Academic Habits That Matter More Than IQ

When people talk about academic success, they often default to one explanation: intelligence. Some students are just “naturally good at school.” Others simply aren’t.

But if you spend enough time in classrooms, a different pattern emerges. The students who improve the most, and often achieve the most over time, aren’t always the ones with the highest raw ability. They’re the ones with the strongest habits.

While intelligence can shape how quickly a student understands something, habits determine what happens next. And in the long run, that difference compounds. Here are five academic habits that matter more than IQ.

1. The Willingness to Revise

Strong students rarely assume their first attempt is their best. They reread their work. They rethink their arguments. They make changes even when something is already “good enough.” This is especially visible in writing, where revision often separates average work from excellent work.

Weaker students, by contrast, tend to treat the first draft as the final product. Once something is done, they move on. The difference is not intelligence. It’s a belief about what learning is. Students who revise understand that quality emerges through iteration. They expect their thinking to improve over time—and they build that process into their work.

2. The Ability to Sit With Confusion

One of the clearest predictors of growth is how a student responds when they don’t understand something. Some students disengage quickly. They look for shortcuts, wait for answers, or conclude that the material is “not for them.”

Stronger students do something quieter but more powerful: they stay with the confusion. They reread the problem. They try a different approach. They ask a more specific question. They tolerate the discomfort of not knowing, at least for a while.

This habit is easy to miss because it doesn’t look impressive in the moment. But it’s essential. Learning often begins in that space of uncertainty.

3. Attention Management

In an environment full of distractions, the ability to focus has become a defining academic skill. Strong students are not necessarily more disciplined in a moral sense. But they are better at structuring their attention. They put their phone away. They work in focused blocks. They know when they are actually concentrating and when they are not.

Weaker students often underestimate how fragmented their attention is. They switch between tasks, check messages, and try to work at the same time. Over hours and days, this difference adds up. Deep focus allows for deeper understanding. Shallow attention produces shallow work.

4. Asking Better Questions

Not all questions are equal. Some students ask questions that are really requests for reassurance: Is this right? Is this what you want? Other students ask questions that push their thinking forward: Why does this method work here but not there? What would happen if we changed this assumption?

The second type of question reflects a different relationship to learning. Instead of trying to confirm correctness, the student is trying to understand more deeply. This habit often develops slowly, but it’s one of the clearest markers of intellectual growth.

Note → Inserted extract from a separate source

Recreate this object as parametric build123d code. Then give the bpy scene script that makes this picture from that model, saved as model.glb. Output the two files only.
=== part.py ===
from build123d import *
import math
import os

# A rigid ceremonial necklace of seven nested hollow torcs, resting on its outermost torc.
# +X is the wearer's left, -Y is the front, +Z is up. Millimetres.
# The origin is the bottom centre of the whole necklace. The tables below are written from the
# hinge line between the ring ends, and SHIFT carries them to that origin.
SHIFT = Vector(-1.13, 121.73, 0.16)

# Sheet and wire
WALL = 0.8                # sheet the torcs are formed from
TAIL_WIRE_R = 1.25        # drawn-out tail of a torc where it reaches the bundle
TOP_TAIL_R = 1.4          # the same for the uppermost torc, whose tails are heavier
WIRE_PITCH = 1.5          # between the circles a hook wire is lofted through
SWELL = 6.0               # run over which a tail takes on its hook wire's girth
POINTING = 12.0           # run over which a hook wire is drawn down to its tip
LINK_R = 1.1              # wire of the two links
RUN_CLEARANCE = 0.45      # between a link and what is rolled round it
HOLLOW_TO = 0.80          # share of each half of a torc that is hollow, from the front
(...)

5. Taking Responsibility for Learning

Perhaps the most important habit is also the simplest to describe: strong students take responsibility for their own learning. They keep track of what they understand and what they don’t. They follow up when something is unclear. They seek out help when they need it, and they use feedback to improve.

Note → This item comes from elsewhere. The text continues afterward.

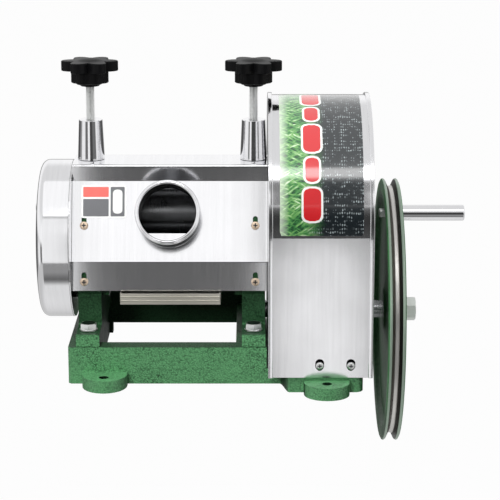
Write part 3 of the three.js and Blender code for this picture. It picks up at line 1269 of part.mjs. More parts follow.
// Handle: a spindle through the web and a sleeve that turns on it
const crank = new THREE.Group();
crank.position.z = CRANK_RADIUS;
drive.add(crank);
const webFace = WHEEL_WEB_START + WHEEL_WEB + SEAT_GAP;
const sleeveStart = webFace + SPINDLE_COLLAR_LENGTH + SEAT_GAP;
const headStart = SLEEVE_END - SPINDLE_HEAD_LENGTH - 0.5;
const sleeveBore = SPINDLE_RADIUS + RUNNING_GAP;
const headBore = SPINDLE_HEAD_RADIUS + RUNNING_GAP;
const spindle = turnedX(
  [
    [0, SPINDLE_START],
    [SPINDLE_RADIUS, SPINDLE_START],
    [SPINDLE_RADIUS, webFace],
    [SPINDLE_COLLAR_RADIUS, webFace],
    [SPINDLE_COLLAR_RADIUS, webFace + SPINDLE_COLLAR_LENGTH],
    [SPINDLE_RADIUS, webFace + SPINDLE_COLLAR_LENGTH],
    [SPINDLE_RADIUS, headStart],
    [SPINDLE_HEAD_RADIUS, headStart],
    [SPINDLE_HEAD_RADIUS, SLEEVE_END - 0.5],
    [0, SLEEVE_END - 0.5],
  ],
  SMALL,
);
const sleeve = turnedX(
  [
    [sleeveBore, sleeveStart],
    [SLEEVE_RADIUS, sleeveStart],
    [SLEEVE_RADIUS, SLEEVE_END - SLEEVE_CHAMFER],
    [SLEEVE_RADIUS - SLEEVE_CHAMFER, SLEEVE_END],
    [headBore, SLEEVE_END],
    [headBore, headStart - SEAT_GAP],
    [sleeveBore, headStart - SEAT_GAP],
    [sleeveBore, sleeveStart],
  ],
  ROUND,
);
add(crank, "handle_spindle", spindle, CHROME);
add(crank, "handle_sleeve", sleeve, CHROME);

export default juicer;
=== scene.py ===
"""Manual sugarcane juicer: the visible surfaces of the machine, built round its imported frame.

Every length in this file is in millimetres in the frame of the part, with +X towards the hand wheel,
-Y towards the person who feeds the cane and +Z up. Blender objects are in metres. A size that is named after
a round part, such as rim, bore or shank, is its radius.
"""
import json
import logging
import math
from collections.abc import Callable, Sequence
from dataclasses import dataclass
from enum import Enum
from typing import Protocol

import bmesh
import bpy
from mathutils import Matrix, Vector

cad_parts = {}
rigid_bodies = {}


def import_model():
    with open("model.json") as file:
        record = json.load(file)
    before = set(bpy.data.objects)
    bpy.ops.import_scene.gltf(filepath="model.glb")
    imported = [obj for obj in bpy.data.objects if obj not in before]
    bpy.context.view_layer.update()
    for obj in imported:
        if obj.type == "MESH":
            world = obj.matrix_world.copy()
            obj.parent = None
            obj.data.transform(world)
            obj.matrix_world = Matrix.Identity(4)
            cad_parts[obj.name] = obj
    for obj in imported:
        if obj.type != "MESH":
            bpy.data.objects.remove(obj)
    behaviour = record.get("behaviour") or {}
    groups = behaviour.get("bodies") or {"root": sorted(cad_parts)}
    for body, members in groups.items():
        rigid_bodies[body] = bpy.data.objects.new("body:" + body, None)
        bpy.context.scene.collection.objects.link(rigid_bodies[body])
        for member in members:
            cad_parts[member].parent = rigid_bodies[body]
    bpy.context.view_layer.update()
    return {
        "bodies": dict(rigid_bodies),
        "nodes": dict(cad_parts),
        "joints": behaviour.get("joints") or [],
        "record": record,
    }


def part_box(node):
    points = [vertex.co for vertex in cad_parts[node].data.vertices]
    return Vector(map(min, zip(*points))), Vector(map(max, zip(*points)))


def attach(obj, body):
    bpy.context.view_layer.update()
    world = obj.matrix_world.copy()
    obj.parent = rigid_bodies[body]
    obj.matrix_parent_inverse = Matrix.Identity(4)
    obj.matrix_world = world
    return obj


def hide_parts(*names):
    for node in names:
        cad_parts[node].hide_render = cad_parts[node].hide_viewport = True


LOG = logging.getLogger("juicer")
MM = 0.001
QUARTER = math.pi / 2
HALF = math.pi
TURN = 2 * math.pi

Pair = tuple[float, float]
Point = tuple[float, float, float]
Colour = tuple[float, float, float, float]
Stop = tuple[float, Colour]
Shape = bmesh.types.BMesh
Tree = bpy.types.NodeTree
Node = bpy.types.Node
Socket = bpy.types.NodeSocket
Material = bpy.types.Material
Feed = Node | Socket | float | Point | Colour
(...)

Weaker students tend to rely more heavily on external structure. They wait for reminders, depend on teachers to point out gaps, and move on even when their understanding is incomplete. The difference is not effort alone: it’s ownership.

What This Means for Students (and Adults)

These habits are not fixed traits. They can be taught, modeled, and practiced. That starts with shifting what we emphasize. If students believe that success is mostly about being “smart,” they will focus on protecting that identity. If they believe success comes from how they work, they will pay attention to their habits.

Small changes in feedback can reinforce this shift. Instead of praising outcomes—“You’re really good at this”—adults can highlight process: “You kept working even when that got confusing,” or “Your revision made this much clearer.”

Over time, those signals shape how students approach learning.

The Long Game

IQ (a problematic measure at best, but speaking broadly) may influence how quickly a student grasps a concept. But habits determine whether they return to it, deepen it, and build on it. And that’s what matters in the long run.

Because the students who succeed over time are not simply the ones who understood things first. They’re the ones who kept going.